— Я тоже на них глядел. Мировые ребята…
— А ты п-почему в педагогический не пошел? — вдруг спросил Юрка. — Ты же хотел.
Он знал, что врачи дали мне «поворот» от мореходки и тогда я решил двинуть «по семейной линии», в учителя.
— Я разве не говорил? — удивился я. — В иняз в этом году набора нет.
— Т-ты говорил… А почему на ф-филологический не подал?
— Ну его… Нагляделся на свою сестрицу, как она с тетрадями мается…
Думая об учительском деле, я мечтал, что буду ходить с ребятами в походы, ставить спектакли, выпускать рукописные журналы, устраивать военные игры и так далее. Сами уроки меня привлекали гораздо меньше. А каторжной работы словесника и литератора я просто-напросто боялся. Чтобы «тянуть» такие предметы, надо было отчаянно их любить. Например, как моя старшая сестра или наша преподавательница Елизавета Александровна.
— Зато к писательской профессии ближе всего, — заметил Юрка. Он знал о моих честолюбивых замыслах.
— А она получится, эта профессия? — усмехнулся я. — Поэтом могу я не быть… и тогда что? Каждый год уныло внушать бедным детям, что Катерина — луч света в темном царстве? Она, кстати, никакой не луч…
— А в Свердловске на журналистику какой конкурс?
— Когда сдавал документы, было тринадцать с половиной…
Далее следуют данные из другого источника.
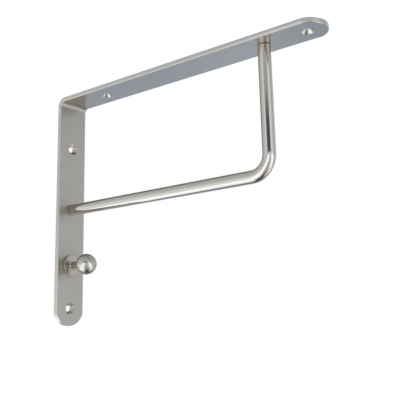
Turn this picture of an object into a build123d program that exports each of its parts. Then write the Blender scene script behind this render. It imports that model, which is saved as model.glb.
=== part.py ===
from build123d import *
from math import radians, tan
import os

# Clothes rail bracket. A flat steel strip is bent square: its leg goes down the wall and its arm
# goes out under a shelf. A round bar bent to an L closes the corner and carries the hangers,
# and a turned knob below it takes a coat. Screws hidden behind the strip hold the bar and the knob.
# Units are millimetres. +Z is up, the wall is the plane Y = 0 and the arm points along -Y.
# The origin lies on the wall, midway between the two wall holes.

# Flat strip: its end radius is larger than half its width by the flatness
strip_width = 30.0
strip_thickness = 4.0
strip_edge_radius = 0.5
strip_bend_inner_radius = 4.0
strip_end_flatness = 1.0

# Holes for the wall and shelf screws, countersunk on the visible side
fixing_hole_diameter = 5.5
fixing_countersink_diameter = 10.3
countersink_angle = 90.0
wall_hole_drop = 46.0
wall_hole_pitch = 144.0
shelf_hole_setback = 48.0
shelf_hole_pitch = 204.0
outer_hole_to_tip = 15.0

# Round rail: drop is measured from the shelf's face, reach from the wall
rail_diameter = 10.0
rail_drop = 103.0
rail_reach = 215.0
rail_bend_radius = 15.5
rail_end_chamfer = 0.5

# Coat knob, turned from bar: its drop is measured from the shelf's face
knob_drop = 153.0
knob_flange_diameter = 19.0
knob_flange_thickness = 3.0
knob_flange_chamfer = 0.4
knob_neck_diameter = 7.0
knob_neck_length = 8.7
knob_neck_root_radius = 0.8
knob_ball_diameter = 18.0

# Countersunk screws with a hexagon socket
rail_screw_diameter = 5.0
rail_screw_head_diameter = 9.4
rail_screw_length = 16.0
rail_screw_key = 3.0
rail_screw_key_depth = 2.0
knob_screw_diameter = 4.0
knob_screw_head_diameter = 7.6
knob_screw_length = 12.0
knob_screw_key = 2.5
knob_screw_key_depth = 1.6
screw_tip_chamfer = 0.5

# Clearances
screw_head_sink = 0.2
screw_seat_gap = 0.05
screw_hole_gap = 0.15
screw_thread_gap = 0.05
bore_run_out = 2.0
drill_point_angle = 118.0

# Heights, slopes and planes that follow from the sizes above
shelf_z = wall_hole_drop + wall_hole_pitch / 2
arm_under_z = shelf_z - strip_thickness
leg_tip_z = -wall_hole_pitch / 2 - outer_hole_to_tip
arm_tip_y = -(shelf_hole_setback + shelf_hole_pitch + outer_hole_to_tip)
strip_end_radius = strip_width / 2 + strip_end_flatness
strip_end_depth = strip_end_radius - (strip_end_radius**2 - (strip_width / 2) ** 2) ** 0.5
rail_z = shelf_z - rail_drop
knob_z = shelf_z - knob_drop
countersink_slope = tan(radians(countersink_angle / 2))
drill_point_slope = 1 / tan(radians(drill_point_angle / 2))
knob_ball_radius = knob_ball_diameter / 2
knob_ball_rise = (knob_ball_radius**2 - (knob_neck_diameter / 2) ** 2) ** 0.5
knob_ball_centre = knob_flange_thickness + knob_neck_length + knob_ball_rise

# Seats of the hidden screws on the strip's outer face, and of the pieces on its inner face.
# Each plane faces the wall or the shelf.
rail_wall_screw_seat = Plane(origin=(0, 0, rail_z), x_dir=(1, 0, 0), z_dir=(0, 1, 0))
rail_shelf_screw_seat = Plane(origin=(0, -rail_reach, shelf_z), x_dir=(1, 0, 0), z_dir=(0, 0, 1))
knob_screw_seat = Plane(origin=(0, 0, knob_z), x_dir=(1, 0, 0), z_dir=(0, 1, 0))
rail_wall_end = rail_wall_screw_seat.offset(-strip_thickness)
rail_shelf_end = rail_shelf_screw_seat.offset(-strip_thickness)

# Visible faces of the strip, facing out of the steel, and the arm's top face
leg_front = Plane(origin=(0, -strip_thickness, 0), x_dir=(1, 0, 0), z_dir=(0, -1, 0))
arm_under = Plane(origin=(0, 0, arm_under_z), x_dir=(-1, 0, 0), z_dir=(0, 0, -1))
arm_top = Plane(origin=(0, 0, shelf_z), x_dir=(1, 0, 0), z_dir=(0, 0, 1))

# Half section of the knob: local x is the radius and local y the height above the strip
knob_section = Plane(origin=(0, -strip_thickness, knob_z), x_dir=(1, 0, 0), z_dir=(0, 0, -1))


def screw_sink_radius(head_diameter):
    """Radius, at the strip's face, of the countersink that seats a sunk screw head."""
    return head_diameter / 2 + screw_head_sink * countersink_slope + screw_seat_gap


def bore_depth(screw_length):
    """Depth of the tapped bore behind the strip for a screw of this length."""
    return screw_length - strip_thickness + bore_run_out


def countersunk_screw(seat, diameter, head_diameter, length, key, key_depth):
    """Socket screw driven into a seat plane that faces out of the strip."""
    section = Plane(origin=seat.origin, x_dir=seat.x_dir, z_dir=-seat.y_dir)
    radius = diameter / 2
    head_radius = head_diameter / 2
    neck_height = -screw_head_sink - (head_radius - radius) / countersink_slope
    with BuildPart() as screw:
        with BuildSketch(section):
            with BuildLine():
                Polyline(
                    (0, -screw_head_sink),
                    (head_radius, -screw_head_sink),
                    (radius, neck_height),
                    (radius, -length + screw_tip_chamfer),
                    (radius - screw_tip_chamfer, -length),
                    (0, -length),
                    close=True,
                )
            make_face()
        revolve(axis=Axis(seat.origin, seat.z_dir))
        with BuildSketch(seat.offset(-screw_head_sink)):
            RegularPolygon(radius=key / 2, side_count=6, major_radius=False)
        extrude(amount=-key_depth, mode=Mode.SUBTRACT)
    return screw


# Bent strip
with BuildPart() as bracket_strip:
    with BuildLine(Plane.YZ):
        strip_line = FilletPolyline(
            (-strip_thickness / 2, leg_tip_z),
            (-strip_thickness / 2, shelf_z - strip_thickness / 2),
            (arm_tip_y, shelf_z - strip_thickness / 2),
            radius=strip_bend_inner_radius + strip_thickness / 2,
        )
    with BuildSketch(Plane(origin=strip_line @ 0, x_dir=(1, 0, 0), z_dir=strip_line % 0)):
        Rectangle(strip_width, strip_thickness)
    sweep(path=strip_line)

    # Round ends of the leg and the arm, a little flatter than a half circle, so that they
    # meet the sides at a slight corner
    for face_plane, tip in ((leg_front, leg_tip_z), (arm_top, arm_tip_y)):
        with BuildSketch(face_plane):
            with Locations((0, tip)):
                Rectangle(strip_width, strip_end_depth, align=(Align.CENTER, Align.MIN))
            with Locations((0, tip + strip_end_radius)):
                Circle(strip_end_radius, mode=Mode.SUBTRACT)
        extrude(amount=-strip_thickness, mode=Mode.SUBTRACT)

    # Rounded edges of the rolled flat bar, all round both faces: the shortest edges that
    # don't cross the width are the seams through its thickness, and stay as they are
    outline_edges = edges().filter_by(Axis.X, reverse=True)
    thickness_seams = outline_edges.group_by(SortBy.LENGTH)[0]
    fillet(outline_edges - thickness_seams, strip_edge_radius)

    # Wall and shelf screw holes
    wall_holes = [(0, wall_hole_pitch / 2), (0, -wall_hole_pitch / 2)]
    shelf_holes = [(0, -shelf_hole_setback), (0, -shelf_hole_setback - shelf_hole_pitch)]
    for face_plane, points in ((leg_front, wall_holes), (arm_under, shelf_holes)):
        with Locations(face_plane):
            with Locations(*points):
                CounterSinkHole(
                    fixing_hole_diameter / 2,
                    fixing_countersink_diameter / 2,
                    counter_sink_angle=countersink_angle,
                )

    # Seats of the hidden screws
    screw_seats = (
        (rail_wall_screw_seat, rail_screw_diameter, rail_screw_head_diameter),
        (rail_shelf_screw_seat, rail_screw_diameter, rail_screw_head_diameter),
        (knob_screw_seat, knob_screw_diameter, knob_screw_head_diameter),
    )
    for seat, diameter, head_diameter in screw_seats:
        with Locations(seat):
            CounterSinkHole(
                diameter / 2 + screw_hole_gap,
                screw_sink_radius(head_diameter),
                counter_sink_angle=countersink_angle,
            )

# Round rail, bent from one bar, with both ends chamfered and tapped
with BuildPart() as hanging_rail:
    with BuildLine(Plane.YZ):
        rail_line = FilletPolyline(
            (-strip_thickness, rail_z),
            (-rail_reach, rail_z),
            (-rail_reach, arm_under_z),
            radius=rail_bend_radius,
        )
    with BuildSketch(Plane(origin=rail_line @ 0, z_dir=rail_line % 0)):
        Circle(rail_diameter / 2)
    sweep(path=rail_line)
    end_faces = faces().filter_by(GeomType.PLANE)
    chamfer(end_faces.edges(), rail_end_chamfer)
    rail_bore_radius = rail_screw_diameter / 2 + screw_thread_gap
    rail_bore_depth = bore_depth(rail_screw_length)
    for end_plane in (rail_wall_end, rail_shelf_end):
        with Locations(end_plane):
            Hole(rail_bore_radius, depth=rail_bore_depth)
        with Locations(end_plane.offset(-rail_bore_depth)):
            Cone(
                bottom_radius=0,
                top_radius=rail_bore_radius,
                height=drill_point_slope * rail_bore_radius,
                align=(Align.CENTER, Align.CENTER, Align.MAX),
                mode=Mode.SUBTRACT,
            )

# Turned knob: flange, neck and ball in one piece, tapped from the flange
with BuildPart() as coat_knob:
    knob_bore_radius = knob_screw_diameter / 2 + screw_thread_gap
    knob_bore_depth = bore_depth(knob_screw_length)
    with BuildSketch(knob_section):
        Rectangle(knob_flange_diameter / 2, knob_flange_thickness, align=(Align.MIN, Align.MIN))
        flange_rim = (knob_flange_diameter / 2, knob_flange_thickness)
        chamfer(vertices().sort_by_distance(flange_rim)[0], knob_flange_chamfer)
        Rectangle(knob_neck_diameter / 2, knob_ball_centre, align=(Align.MIN, Align.MIN))
        neck_root = (knob_neck_diameter / 2, knob_flange_thickness)
        fillet(vertices().sort_by_distance(neck_root)[0], knob_neck_root_radius)
        with Locations((0, knob_ball_centre)):
            Circle(knob_ball_radius)
            Rectangle(
                knob_ball_diameter,
                knob_ball_diameter,
                align=(Align.MAX, Align.CENTER),
                mode=Mode.SUBTRACT,
            )
        with BuildLine():
            Polyline(
                (0, 0),
                (knob_bore_radius, 0),
                (knob_bore_radius, knob_bore_depth),
                (0, knob_bore_depth + drill_point_slope * knob_bore_radius),
                close=True,
            )
        make_face(mode=Mode.SUBTRACT)
    revolve(axis=Axis(knob_section.origin, knob_section.y_dir))

# Hidden screws: two hold the rail's ends and one holds the knob
rail_screw_sizes = (
    rail_screw_diameter,
    rail_screw_head_diameter,
    rail_screw_length,
    rail_screw_key,
    rail_screw_key_depth,
)
knob_screw_sizes = (
    knob_screw_diameter,
    knob_screw_head_diameter,
    knob_screw_length,
    knob_screw_key,
    knob_screw_key_depth,
)
rail_wall_screw = countersunk_screw(rail_wall_screw_seat, *rail_screw_sizes)
rail_shelf_screw = countersunk_screw(rail_shelf_screw_seat, *rail_screw_sizes)
knob_screw = countersunk_screw(knob_screw_seat, *knob_screw_sizes)

bracket_strip.part.label = "bracket_strip"
hanging_rail.part.label = "hanging_rail"
coat_knob.part.label = "coat_knob"
rail_wall_screw.part.label = "rail_wall_screw"
rail_shelf_screw.part.label = "rail_shelf_screw"
knob_screw.part.label = "knob_screw"

os.makedirs("parts", exist_ok=True)
export_step(bracket_strip.part, "parts/bracket_strip.step")
export_step(hanging_rail.part, "parts/hanging_rail.step")
export_step(coat_knob.part, "parts/coat_knob.step")
export_step(rail_wall_screw.part, "parts/rail_wall_screw.step")
export_step(rail_shelf_screw.part, "parts/rail_shelf_screw.step")
export_step(knob_screw.part, "parts/knob_screw.step")
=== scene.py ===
import math

import bpy
from mathutils import Matrix, Vector


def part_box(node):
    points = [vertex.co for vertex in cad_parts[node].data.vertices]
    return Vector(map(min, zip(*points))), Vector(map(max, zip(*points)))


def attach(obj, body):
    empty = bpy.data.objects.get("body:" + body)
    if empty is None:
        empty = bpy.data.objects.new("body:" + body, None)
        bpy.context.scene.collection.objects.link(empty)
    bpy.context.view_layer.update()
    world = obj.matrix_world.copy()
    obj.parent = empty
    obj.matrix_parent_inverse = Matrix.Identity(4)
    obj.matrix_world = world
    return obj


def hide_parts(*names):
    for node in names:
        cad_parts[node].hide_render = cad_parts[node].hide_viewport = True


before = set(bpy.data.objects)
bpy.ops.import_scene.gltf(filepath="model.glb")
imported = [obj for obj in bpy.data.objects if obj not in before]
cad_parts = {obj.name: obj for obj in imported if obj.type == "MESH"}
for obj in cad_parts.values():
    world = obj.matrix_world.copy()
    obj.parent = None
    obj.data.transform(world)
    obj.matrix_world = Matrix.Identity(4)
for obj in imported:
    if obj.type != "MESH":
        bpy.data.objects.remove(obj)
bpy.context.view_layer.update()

# Colours of the plating: satin nickel, a little brighter where the bar was polished round, and zinc
STRIP_NICKEL = (0.427, 0.393, 0.331)
RAIL_NICKEL = (0.485, 0.444, 0.372)
KNOB_NICKEL = (0.445, 0.407, 0.340)
SCREW_ZINC = (0.600, 0.580, 0.525)

# How rough each finish is, and how deep its marks are in metres
ARM_ROUGHNESS = 0.19
LEG_ROUGHNESS = 0.26
RAIL_ROUGHNESS = 0.12
KNOB_ROUGHNESS = 0.20
SCREW_ROUGHNESS = 0.30
FINE_MARKS = 0.0000008
COARSE_MARKS = 0.0000040

# Haze: the share of the light that the strip's ground wide faces scatter widely, and how widely
ARM_HAZE = 0.15
LEG_HAZE = 0.45
HAZE_ROUGHNESS = 0.60

# How rough the strip's narrow sides, cut ends and screw holes are beside its wide faces, and how much their
# colour is brightened as a painted sheen
SIDE_ROUGHNESS = 0.7
SIDE_PAINTED_SHEEN = 1.14

# Marks, cloudy tone and orange peel: grains to the metre each way, and how many finer layers they have
MARK_GRAINS = ((3200.0, 60.0, 60.0), 2.0)
CLOUD_GRAINS = ((48.0, 48.0, 48.0), 3.0)
PEEL_GRAINS = ((2400.0, 2400.0, 2400.0), 1.0)
GRAIN_HARSHNESS = 0.55

# How far the tone goes either way, as a share of the colour, and how far the roughness goes, while the noise
# goes through the range given, and how much of each is marks rather than clouds
GRAIN_RANGE = (0.3, 0.7)
TONE_SWING = 0.03
ROUGHNESS_SWING = 0.03
MARKS_IN_TONE = 0.35
MARKS_IN_ROUGHNESS = 0.5
PEEL_IN_BUMP = 0.4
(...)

— Ну, н-ничего… — сказал Юрка и деликатно отвел глаза,
— Ничего, — вздохнул я и тихо позавидовал Юрке и Валерию: у «технарей» в Тюмени конкурс был в два раза меньше.
— Г-готовишься?
— Книжку читаю. Купил сегодня и просто обалдел… Александр Грин.
— Дашь почитать?
— Само собой.
Я проводил Юрку до калитки. Его дом стоял на улице Герцена, как раз напротив моего старого родного двора с могучим тополем. Я перешел дорогу, чтобы навестить дядю Борю.
Дядя Боря жил теперь уже не так, как прежде. Он женился, стал солиднее. Проходную комнату его увеличили, сделали отдельную дверь и еще одно окно. На окнах теперь висели занавески. Пропахшие табаком обои были заклеены новыми.
Но синие, как у мамы, дяди Борины глаза нет-нет да и вспыхивали прежними мальчишечьими искорками.
Когда я вошел во двор, дядя Боря сидел на крыльце курил.
Я поздоровался, прислонил к столбику у крыльца велосипед и тоже сел на ступеньку. Несколько тяжелых капель упали перед крыльцом на мощенную кирпичами дорожку, но главный дождь проходил стороной. Громыхало тоже где-то поодаль. Пахло тополем, теплой пылью и досками недавно вымытого крыльца. И дымом от дяди Бориного «Беломора». Воздух был неподвижным, и дым висел над Словами слоистым облачком. Потом налетел капризный ветерок, облачко исчезло, тополь встряхнулся и торопливо зашумел.